In fairness to Mailer, Vidal had charged in a NY Review of Books article at that time that he was part of “3M – (Henry) Miller, (Charles) Manson and (Norman) Mailer” promoting violence against women. Mailer, a great American author and journalist, was no saint in his personal life, even arrested for assaulting one of his wives, but to charge that his writings were akin to mass murder is an insult to both Mailer and Miller. While I enjoy Vidal’s writing as well, his argument about 3M was an intellectual construct of that era, but it is ironic in retrospect that Gore turned his back on freedom of expression, in accusing Mailer and Miller of fomenting violence against women, while today Vidal feels free to "report" on the wide conspiracies he sees in 9/11. But that was in the 1970s, at the same time complex, and yet more innocent, than today.
Here is a portion of the Cavett interview/debate/verbal jousting match
And finally Dick Cavett’s delightful recounting of the interview in his NY Times blog is here
It includes the following:
Flanner: They’re here, he’s here, I’m here . . . and I’m growing very, very bored. [Throws kiss to
Mailer with her white-gloved hand, getting big laugh.]

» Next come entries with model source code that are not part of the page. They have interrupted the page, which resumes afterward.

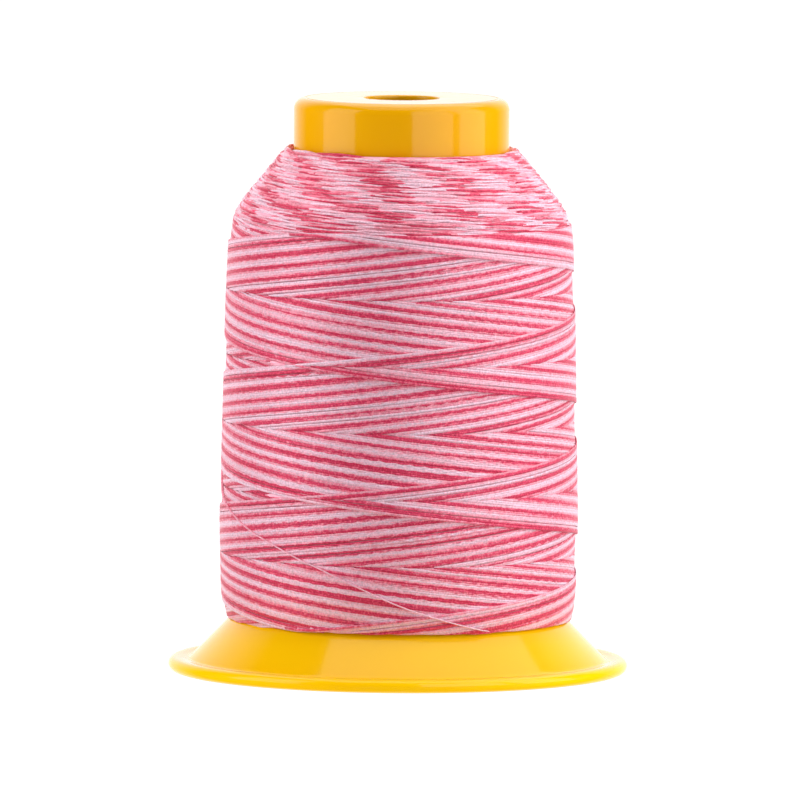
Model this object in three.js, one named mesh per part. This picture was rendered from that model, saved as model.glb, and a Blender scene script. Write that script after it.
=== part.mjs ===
// Spool of woolly serger thread: a moulded plastic spool, the thread wound on it, and the loose end.
// Millimetres, +Z up, the origin at the centre of the ring that the spool stands on.
import * as THREE from 'three';

// Overall sizes of the spool
const SPOOL_HEIGHT = 70;
const TUBE_RADIUS = 13.15;
const WALL = 1.5;
const CAP_EDGE_RADIUS = 1.4;
const SPINDLE_HOLE_RADIUS = 4.55;

// The flared foot: a cone that ends in a flat lip with a round outer edge
const LIP_RADIUS = 28;
const LIP_THICKNESS = 1.64;
const CONE_FOOT_RADIUS = 25.25;
const CONE_SLOPE = Math.tan(THREE.MathUtils.degToRad(46));

// The winding: height of its top, the gap to the plastic, and the cross-wound lays
const GAP = 0.3;
const WINDING_TOP = 63.9;
const WINDING_FOOT_RADIUS = 20.95;
const LEAD = 16.08;
const RISING_LAY_HEIGHT = 8.26;
const FALLING_LAY_HEIGHT = 4.94;
const LAY_STEP = 0.27;
const LAY_EDGE = 1.7;
const SHOULDER_START = 53.2;
const SHOULDER_FULL = 55.6;
const SHOULDER_WAVE = 0.1;

// Mean outer surface of the winding, from the cap down to the foot
const WINDING_OUTLINE = [
  { height: 63.9, radius: 13.95 },
  { height: 63.2, radius: 14.65 },
  { height: 62.3, radius: 15.4 },
  { height: 60.0, radius: 17.3 },
  { height: 57.6, radius: 19.2 },
  { height: 56.2, radius: 20.05 },
  { height: 54.6, radius: 20.6 },
  { height: 52.5, radius: 20.85 },
  { height: 45.0, radius: 21.15 },
  { height: 30.0, radius: 21.45 },
  { height: 18.5, radius: 21.7 },
  { height: 10.5, radius: 21.5 },
  { height: 8.2, radius: 21.3 },
  { height: 7.1, radius: 21.1 },
  { height: 6.6, radius: WINDING_FOOT_RADIUS },
];

// The loose end: thickness, and the points of its route round and down the winding.
// turn is in degrees from the front, positive to the right.
const THREAD_DIAMETER = 0.3;
const TAIL_STEPS = 72;
const TAIL_SIDES = 8;
const TAIL_ROUTE = [
  { turn: -108.0, height: 25.55, radius: 22.02 },
  { turn: -100.0, height: 24.9, radius: 21.98 },
  { turn: -91.0, height: 23.7, radius: 21.9 },
  { turn: -82.0, height: 22.25, radius: 21.92 },
  { turn: -73.5, height: 20.85, radius: 22.12 },
  { turn: -66.3, height: 19.75, radius: 22.14 },
  { turn: -59.3, height: 18.75, radius: 22.14 },
  { turn: -52.3, height: 17.8, radius: 22.12 },
  { turn: -46.9, height: 17.15, radius: 22.1 },
  { turn: -40.0, height: 16.2, radius: 22.07 },
  { turn: -32.4, height: 15.1, radius: 22.02 },
  { turn: -26.7, height: 14.35, radius: 22.0 },
  { turn: -20.5, height: 13.35, radius: 21.96 },
  { turn: -11.5, height: 11.9, radius: 21.9 },
  { turn: -2.1, height: 10.35, radius: 21.87 },
  { turn: 4.1, height: 9.45, radius: 21.92 },
  { turn: 11.6, height: 8.55, radius: 21.93 },
  { turn: 16.9, height: 7.95, radius: 21.88 },
  { turn: 23.8, height: 7.25, radius: 21.66 },
  { turn: 28.3, height: 6.85, radius: 21.52 },
];

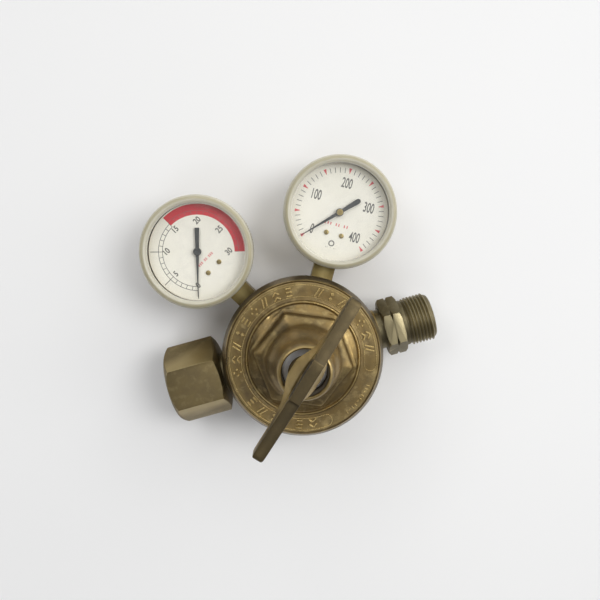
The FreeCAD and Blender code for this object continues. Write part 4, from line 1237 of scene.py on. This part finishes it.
@dataclass
class Gauge:
    """One dial gauge: lens cap, printed dial, pointer and dial screws."""

    side: str
    angle: float
    scale: Scale
    reach: float = 89.4
    lens_segments: int = 240
    dial_top: float = 12.2
    print_sunk: float = 0.02
    print_rise: float = 0.05
    window: float = 29.3
    knurl_from: float = 34.1  # radius and height that bound the skirt's serrations
    knurl_top: float = 17.0
    knurl_share: float = 0.987
    ladder: tuple[float, float] = (21.3, 23.7)
    hairline: float = 0.15
    screw_place: tuple[float, float] = (4.7, -13.5)
    badge_level: float = -19.3
    blade_levels: tuple[float, float] = (13.8, 14.4)
    zero: float = 135.0
    sweep: float = 270.0
    lens_outline: Outline = (
        (30.0, 19.0), (30.0, 15.2), (31.75, 15.2), (31.75, 8.0), (33.2, 8.0), (33.7, 8.25),
        (33.85, 8.8), (34.2, 9.2), (34.2, 16.9), (33.9, 17.3), (34.05, 17.9), (34.15, 18.8),
        (34.0, 19.8), (33.6, 20.7), (33.0, 21.4), (32.2, 21.85), (31.4, 22.0), (30.7, 21.8),
        (30.1, 21.3), (29.7, 20.8), (29.3, 20.5))

    def __post_init__(self) -> None:
        """Work out where the dial centre and the print lie."""
        turn = math.radians(self.angle)
        self.centre = (self.reach * math.cos(turn), self.reach * math.sin(turn))
        self.print_levels = (self.dial_top - self.print_sunk, self.dial_top + self.print_rise)

    def seat(self, piece: bpy.types.Object) -> bpy.types.Object:
        """Move a piece modelled about its dial centre out to the gauge."""
        piece.rotation_euler.z = math.radians(self.angle - 90.0)
        piece.location = (self.centre[0] * MM, self.centre[1] * MM, PORT_LEVEL * MM)
        settle(piece)
        return piece

    def direction(self, value: float) -> float:
        """Turn from the top of the dial to a scale value, anticlockwise in degrees."""
        return self.zero - self.sweep * value / self.scale.value[0]

    def lens(self) -> None:
        """Screw-on lens cap with a serrated skirt and a rounded ring."""
        cap = turned(f"{self.side}_lens_cap", self.lens_outline, self.lens_segments)
        step = math.tau / self.lens_segments

        def serrate(point: Vector) -> Vector:
            """Sink every other point of the skirt."""
            reach = math.hypot(point.x, point.y)
            odd = round(math.atan2(point.y, point.x) / step) % 2
            keep = self.knurl_share if (
                reach > self.knurl_from and point.z < self.knurl_top and odd) else 1.0
            return Vector((point.x * keep, point.y * keep, point.z))

        reshape(cap, serrate)
        finish = LensPlastic(f"{self.side}_lens_plastic", self.centre, self.window)
        deliver(self.seat(cap), "root", finish, [f"{self.side}_lens"])

    def dial(self) -> None:
        """Dial plate with a rolled edge."""
        plate = turned(f"{self.side}_dial_plate",
                       ((1.3, 11.6), (29.8, 11.6), (29.8, 12.0), (29.6, 12.2), (1.4, 12.2)), 144,
                       ring=True)
        deliver(self.seat(plate), "root", DIAL_PAINT, [f"{self.side}_dial"])

    def tick(self, inner: float, outer: float, width: float, values: Iterable[float],
             point: float = 1.0) -> bpy.types.Object:
        """Row of scale marks.

        Args:
            inner: Radius of the inner ends.
            outer: Radius of the outer ends.
            width: Width at the outer end.
            values: Scale values that are marked.
            point: Width of the inner end as a share of the outer one.

        Returns:
            The marks in one mesh.
        """
        mark = drawn_bar("mark", ((outer, width / 2, *self.print_levels),
                                  (inner, width / 2 * point, *self.print_levels)))
        return turned_copies("marks", mark, [self.direction(value) for value in values])

    def print_figures(self, size: float, squeeze: float, reach: float,
                      weight: float) -> list[bpy.types.Object]:
        """Figures round the dial, all upright in the dial's own frame."""
        top, between = self.scale.value
        figures = []
        for value in range(0, top + 1, between):
            turn = math.radians(self.direction(value) + 90.0)
            far = reach + (ZERO_OFFSET if value == 0 else 0.0)
            centre = (far * math.cos(turn), far * math.sin(turn))
            figures.append(figure(str(value), size, squeeze, centre, *self.print_levels, weight))
        return figures

    def caption(self, level: float, reach: float, pattern: str, width: float) -> bpy.types.Object:
        """Line of short dashes that stands for the unit line under the middle.

        Args:
            level: Height of the line above the dial's middle, usually below it.
            reach: Half the length of the line.
            pattern: Groups of dashes; a space leaves a gap.
            width: Width of a dash.

        Returns:
            The dashes in one mesh.
        """
        low, high = self.print_levels
        step = 2 * reach / (len(pattern) - 1)
        dashes = [block("dash", (-reach + step * index, level, (low + high) / 2),
                        (width, 1.7 if letter == "|" else 0.4, high - low))
                  for index, letter in enumerate(pattern) if letter != " "]
        return gather("caption", dashes)

    def arc(self, inner: float, outer: float, start: float, end: float) -> bpy.types.Object:
        """Printed arc between two scale values."""
        first, last = self.direction(start) + 90.0, self.direction(end) + 90.0
        return arc_band("arc", inner, outer, last, first - last, *self.print_levels)

    def print_delivery(self) -> None:
        """Ladder scale, long marks and the red sector of the delivery dial."""
        inner, outer = self.ladder
        black = [self.tick(inner, outer, 0.3, range(16)), self.tick(outer, 28.6, 0.4, (0, 5, 10))]
        black += [self.arc(reach - self.hairline, reach + self.hairline, 0, 15)
                  for reach in self.ladder]
        black += self.print_figures(5.0, 0.82, 18.9, 0.08)
        faint = [self.tick(22.5, 25.0, 0.16, range(15, 31)), self.arc(24.9, 25.05, 15, 30)]
        red = self.arc(22.4, 29.0, 15, 30)
        for mark in faint:
            mark.location.z = 0.03 * MM
            settle(mark)
        self.issue(gather("delivery_print_black", black), Ink.BLACK)
        self.issue(gather("delivery_print_ladder", faint), Ink.GREY)
        self.issue(gather("delivery_print_red", [red]), Ink.RED)
        self.issue(self.caption(-6.6, 5.4, "||| || |||", 0.55), Ink.PINK,
                   "delivery_print_caption")

    def print_supply(self) -> None:
        """Tapered red marks, fine grey marks and tall figures of the supply dial."""
        fifty = range(0, 401, 50)
        fine = [value for value in range(0, 401, 10) if value % 50]
        self.issue(self.tick(23.9, 27.2, 1.8, fifty, 0.12), Ink.PINK, "supply_print_red")
        self.issue(self.tick(23.9, 27.0, 0.36, fine), Ink.GREY, "supply_print_fine")
        figures = self.print_figures(8.5, 0.52, 17.9, 0.12)
        self.issue(gather("supply_print_figures", figures), Ink.GREY)
        self.issue(self.caption(-7.6, 6.8, "||| || ||", 0.6), Ink.PINK,
                   "supply_print_caption")
        ring = arc_band("ring", 1.2, 1.85, 0.0, 359.0, *self.print_levels)
        ring.location.y = self.badge_level * MM
        settle(ring)
        self.issue(gather("supply_print_badge", [ring, self.caption(-22.0, 3.0, "-- - --", 0.3)]),
                   Ink.GREY)

    def issue(self, print_piece: bpy.types.Object, ink: Ink,
              name: str | None = None) -> None:
        """Seat a printed piece on the gauge and dress it in ink."""
        print_piece.name = name or print_piece.name
        deliver(self.seat(print_piece), "root", ink.value)

    def screws(self) -> None:
        """Two slotted dial screws."""
        head = turned("head", ((1.5, 12.2), (1.5, 12.7), (1.35, 13.0), (1.0, 13.1)), 40)
        combine(head, block("slot", (0, 0, 13.1), (0.35, 4.0, 0.7), 25.0), "DIFFERENCE")
        across, level = self.screw_place
        pair = [copy_at(head, Matrix.Translation((side * across * MM, level * MM, 0)))
                for side in (-1, 1)]
        bpy.data.objects.remove(head)
        deliver(self.seat(gather(f"{self.side}_slotted_screws", pair)), "root", STEM_BRASS,
                [f"{self.side}_dial_screws"])

    def pointer(self) -> None:
        """Tapered pointer at zero, with its hub and the arbor below it."""
        if self.scale is Scale.DELIVERY:
            widths = ((27.4, 0.18), (12.0, 0.55), (2.0, 1.0), (-2.0, 1.05), (-14.5, 1.4))
        else:
            widths = ((27.4, 0.15), (2.5, 1.0), (-2.0, 1.05), (-12.6, 1.55), (-13.6, 1.35),
                      (-14.2, 0.95), (-14.5, 0.4))
        blade = drawn_bar("blade", [(along, half, *self.blade_levels) for along, half in widths])
        soften(blade, 0.12, 1)
        hub = turned("hub", ((0.8, 1.5), (0.8, 13.2), (2.4, 13.2), (2.4, 15.1), (2.1, 15.5),
                             (1.2, 15.6), (0.8, 15.45)), 48)
        if self.scale is Scale.SUPPLY:
            cap = turned("cap", ((1.9, 15.3), (1.9, 15.6), (1.6, 15.62), (0.9, 15.62)), 40)
            self.hang(cap, f"{self.side}_pointer_cap", STEM_BRASS, ())
        self.hang(gather("blade", [blade, hub]), f"{self.side}_needle", NEEDLE_PAINT,
                  [f"{self.side}_pointer"])

    def hang(self, piece: bpy.types.Object, name: str, finish: Finish,
             replaces: Sequence[str]) -> None:
        """Turn a pointer piece to zero and hang it on the pointer's body."""
        piece.name = name
        piece.rotation_euler.z = math.radians(self.zero)
        settle(piece)
        deliver(self.seat(piece), f"{self.side}_pointer", finish, replaces)

    def build(self) -> None:
        """Model and dress the whole gauge."""
        self.lens()
        self.dial()
        self.screws()
        self.pointer()
        if self.scale is Scale.DELIVERY:
            self.print_delivery()
        else:
            self.print_supply()


@dataclass
class Studio:
    """Floor, soft light and camera."""

    camera_place: Point = (8.4, 68.4, 453.8)
    right: Point = (0.9638, -0.2658, 0.0207)
    forward: Point = (-0.0024, -0.0862, -0.9963)
    lens: float = 40.86
    sensor: float = 36.0
    floor_size: float = 6.0
    floor_gap: float = 0.3
    lamp_aim: Point = (0, 0.03, 0.03)
    lamps: tuple[tuple[Point, float, float], ...] = (  # place in metres, size, power
        ((0.65, 0.1, 1.1), 0.6, 5.6), ((-0.4, 0.7, 1.1), 0.5, 2.4),
        ((-0.45, -0.6, 1.3), 0.5, 1.5))
    bright_side: Point = (0.78, 0.58, 0.22)
    room: tuple[tuple[float, Colour], ...] = (  # from the dark side to the bright one
        (0.0, (0.10, 0.10, 0.11)), (0.2, (0.26, 0.26, 0.27)), (0.36, (0.12, 0.12, 0.13)),
        (0.58, (0.30, 0.30, 0.30)), (0.7, (0.58, 0.58, 0.58)), (0.83, (1.7, 1.7, 1.66)),
        (0.92, (0.45, 0.45, 0.45)), (1.0, (1.8, 1.8, 1.75)))

    def floor(self) -> None:
        """Pale seamless floor with the faintest unevenness."""
        deselect()
        bpy.ops.mesh.primitive_grid_add(x_subdivisions=8, y_subdivisions=8, size=self.floor_size,
                                        location=(0, 0, -self.floor_gap * MM))
        floor = made("studio_floor")
        material, recipe = new_recipe("studio_floor_paper")
        paper = recipe.noise(recipe.place(), 3.0, 2.0)
        colour = recipe.blend((0.86, 0.86, 0.865), (0.90, 0.90, 0.90), paper)
        recipe.surface({"Base Color": colour, "Roughness": 0.7})
        floor.data.materials.append(material)

    def world(self) -> None:
        """Soft room, dark on one side and bright on the other, with dim bands between."""
        world = bpy.data.worlds.new("soft_room")
        world.use_nodes = True
        bpy.context.scene.world = world
        recipe = Recipe(world.node_tree)
        way = recipe.node("ShaderNodeTexCoord", output=0)
        side = recipe.measure("DOT_PRODUCT", way, self.bright_side, output=1)
        colour = recipe.node("ShaderNodeValToRGB", {"stops": self.room}, {0: side * 0.5 + 0.5})
        background = recipe.node("ShaderNodeBackground", inputs={"Color": colour, "Strength": 1.0})
        recipe.node("ShaderNodeOutputWorld", inputs={"Surface": background})

    def light(self) -> None:
        """Large soft lamps aimed at the object."""
        for number, (place, size, power) in enumerate(self.lamps, start=1):
            deselect()
            aim = Vector(self.lamp_aim) - Vector(place)
            bpy.ops.object.light_add(type="AREA", location=place,
                                     rotation=aim.to_track_quat("-Z", "Y").to_euler())
            lamp = made(f"soft_lamp_{number}")
            lamp.data.shape = "DISK"
            lamp.data.size = size
            lamp.data.energy = power

    def camera(self) -> None:
        """Camera above the object, as on a copy stand."""
        deselect()
        bpy.ops.object.camera_add(location=tuple(v * MM for v in self.camera_place))
        camera = made("copy_stand_camera")
        forward = Vector(self.forward).normalized()
        right = Vector(self.right).normalized()
        up = right.cross(forward)
        turn = Matrix((right, up, -forward)).transposed()
        camera.rotation_euler = turn.to_euler()
        camera.data.lens = self.lens
        camera.data.sensor_width = self.sensor
        camera.data.clip_start = 0.01
        bpy.context.scene.camera = camera

    def build(self) -> None:
        """Set up the studio."""
        self.camera()
        self.floor()
        self.world()
        self.light()
        bpy.context.scene.view_settings.view_transform = "Standard"


@dataclass(frozen=True)
class Yielding:
    """A spring or a diaphragm, shown as a copy of its CAD node's shape.

    Args:
        node: CAD node whose shape it keeps.
        joint: Joint of the piece that presses on it.
        held_at: Height of the end that stays still, in millimetres; not used.
        keep: Share of its height that is left at the joint's limit; not used.
        finish: Its finish.
    """

    node: str
    joint: str
    held_at: float
    keep: float
    finish: Finish

    def build(self) -> None:
        """Make the piece from its node's shape, dress it and hang it on the root."""
        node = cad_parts[self.node]
        piece = bpy.data.objects.new(f"{self.node}_yielding", node.data.copy())
        bpy.context.collection.objects.link(piece)
        piece.matrix_world = node.matrix_world.copy()
        piece.data.materials.clear()
        piece.data.materials.append(self.finish.material())
        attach(piece, "root")
        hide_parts(self.node)
        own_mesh(piece)
        LOG.info("%s yields with %s", piece.name, self.joint)


YIELDING = (
    Yielding("adjusting_spring", "adjust_travel", 51.6, 0.765, SPRING_STEEL),
    Yielding("delivery_poppet_spring", "delivery_lift", 34.0, 0.67, SPRING_STEEL),
    Yielding("delivery_diaphragm", "delivery_lift", 48.0, 0.42, RUBBER),
    Yielding("first_stage_spring", "first_stage_lift", 5.5, 0.94, SPRING_STEEL),
    Yielding("first_stage_diaphragm", "first_stage_lift", 17.0, 0.44, RUBBER),
)


def dress_carried_over() -> None:
    """Give each CAD node that is still shown its finish."""
    for finish, names in CARRIED_OVER.items():
        for name in names:
            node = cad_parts[name]
            node.data.materials.clear()
            node.data.materials.append(finish.material())
            LOG.info("%s wears %s", name, finish.name)


def main() -> None:
    """Build everything round the frame."""
    logging.basicConfig(level=logging.INFO, format="%(message)s")
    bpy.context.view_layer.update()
    Studio().build()
    dress_carried_over()
    for piece in YIELDING:
        piece.build()
    Bonnet().build()
    Adjuster().build()
    InletNut().build()
    Outlet().build()
    Gauge("delivery", 120.0, Scale.DELIVERY).build()
    Gauge("supply", 60.0, Scale.SUPPLY).build()
    deselect()


if __name__ == "__main__":
    main()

Mailer: You still haven’t told me whether you’re Gore’s manager or the referee.
Cavett: If you make history here by punching a lady. [laughter]
Flanner: I won’t have it! I won’t have it!
Mailer: Now, look, you see the sort of thing that goes on. Now you say I make history by punching a lady. You know perfectly well…you know perfectly well that I’m the gentlest of the four people here. [laughter]
Cavett: I just hope it lasts through the next whatever we have left.
Mailer: I guarantee you I wouldn’t hit any of the people here, because they’re smaller.
Cavett [beginning to steam]: In what ways smaller?
Mailer: Intellectually smaller.
Cavett: Let me turn my chair and join these people. [I do.] Perhaps you’d like two more chairs to contain your giant intellect. [applause]
Mailer: I’ll take the two chairs if you will all accept finger bowls.
(Mailer wrote later about this moment: “This remark was sufficiently gnomic for Cavett to chew and get to no witty place.”)
Cavett [mystified]: Who wants to grab this on our team? [pause] I nearly have it. It means something to me. Finger bowls. Things you dip your fingers in after you’ve gotten them filthy from eating. Am I on the right track? Am I warm?
Mailer: Why don’t you look at your question sheet and ask a question?
Cavett: Why don’t you fold it five ways and put it where the moon don’t shine.
[Following this exchange, wild, sustained laughter. Mailer, eager to reply, can only stab the air with his finger until it subsides.]
Mailer: Mr. Cavett, on your word of honor, did you just make that up, or have you had it canned for years, and you were waiting for the best moment to use it?
Cavett: I have to tell you a quote from Tolstoy?